14. Greater tendency to pick up radio frequency interference and self-oscillate to the point of self-destruction, due to rectification by low-voltage diode junctions or slew-rate effects.
15. Maintenance more difficult; devices are not easily replaced by user.
16. Biasing more difficult, as temperature effects and device variations complicate circuitry and degrade performance.
17. Older transistors and ICs often become unavailable after only 20 years, and sometimes much less, making replacement difficult or impossible. Tubes have a staying power, proven over many decades.
18. Hardly scientific or objective, but whereas transistors operate on an invisibly microscopic, quantum scale, tubes exist and operate on an intuitive, human scale. You can see the heaters lit up, you can sometimes see a glowing plasma, and you can feel and hear the warmth. Everything about tubes exists in a more human realm than hard, cold transistors. Measure away, but it's the sound that matters.​_

JCD


----------



## tonyvdb (Sep 5, 2007)

Although tube amps "can" make the sound warmer and are generally cleaner than solid state amps the cost per watt is more than dubble what solid state amps cost.
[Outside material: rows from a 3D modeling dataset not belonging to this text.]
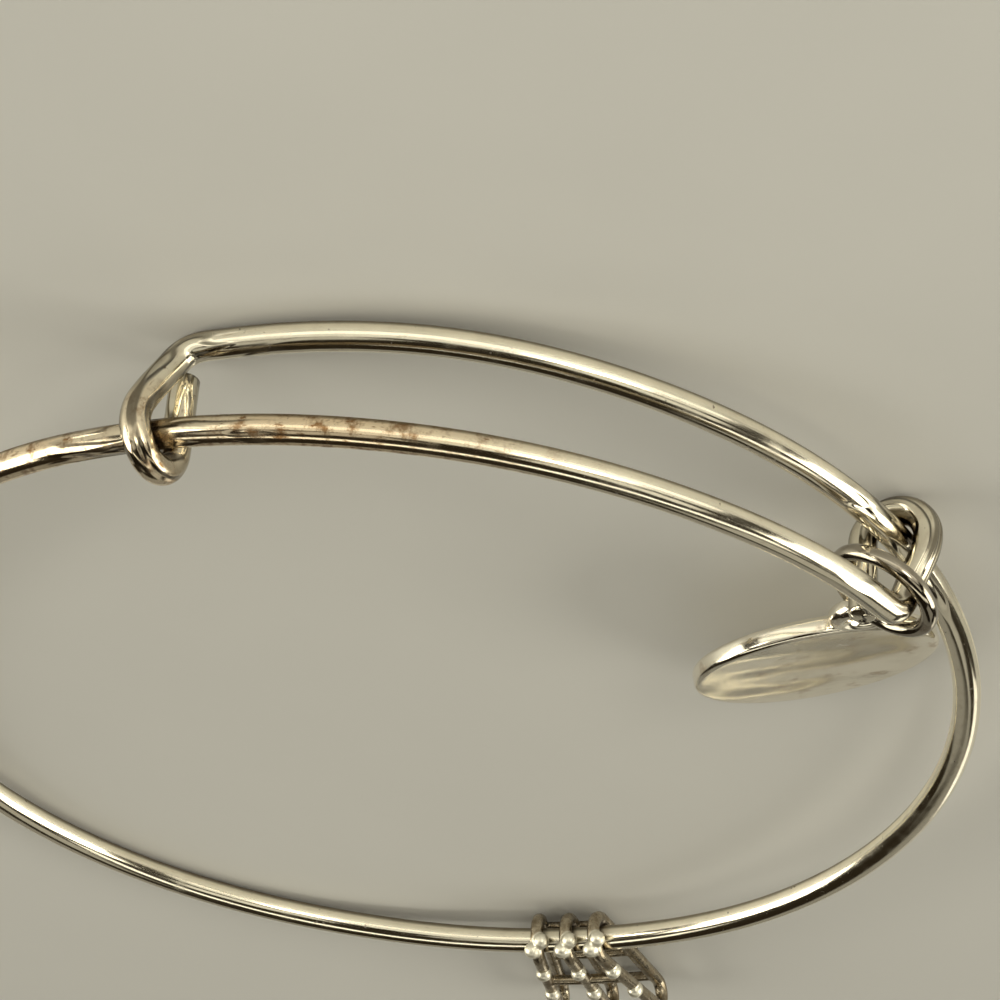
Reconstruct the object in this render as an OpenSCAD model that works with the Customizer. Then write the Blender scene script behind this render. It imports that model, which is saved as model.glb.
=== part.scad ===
// Charm bangle of polished wire that can be opened wider: the wire runs one and a quarter times
// round, and each end hooks round the neighbouring wire as a sliding knot.
// It lies on its side as it would on a table. The hoop's axis is +Z and the floor is z = 0.
// An angle round the hoop is 0 at the near side (-Y) and grows towards -X.
// A place on the hoop is given as along (with the angle), out (away from the axis) and up.

/* [Hoop] */
// Inside diameter of the hoop
inner_d = 61.8; // [60:0.1:66]
// Diameter of the hoop's wire
wire_d = 1.6; // [1.3:0.05:1.6]
// Angle round the hoop of the knot at the wire's lower end
left_knot = -25.2; // [-25.8:0.1:-24]
// Angle round the hoop of the knot at the wire's upper end
right_knot = 53; // [52:0.1:53]

/* [Jump ring] */
// Outside diameter of the jump ring
ring_d = 6.65; // [6.6:0.01:6.7]
// Diameter of the jump ring's wire
ring_wire = 0.95; // [0.8:0.01:0.95]

/* [Disc charm] */
// Diameter of the disc
disc_d = 14; // [10:0.1:14]
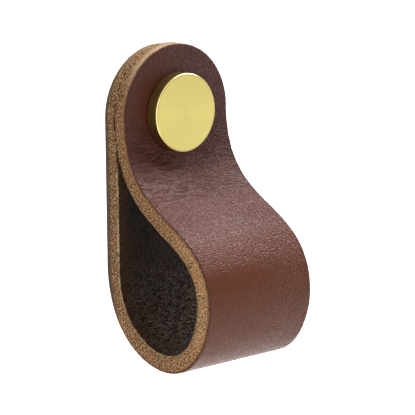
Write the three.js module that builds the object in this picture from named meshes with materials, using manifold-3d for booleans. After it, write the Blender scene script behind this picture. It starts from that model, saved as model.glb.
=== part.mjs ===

The "coolness factor" of Tube amps is high but Tube amps draw a fair bit of power even when not in use. Warm up time is also a consideration plus they run much hotter and require some sort of cooling of the room.


----------



## imbeaujp (Oct 20, 2007)

Hello, In a near future, I am going to use bi-amplification on my Yamaha NS-1000 speakers. I want to use a Mcintosh 275 tube amp for Mid and Tweeter. I will use a Rotel "solid state" to drive the woofers. But before that, I got to finish my sub-woofer project !

Does someone use bi-amp with a match fo tube and solid state amplifiers ?


----------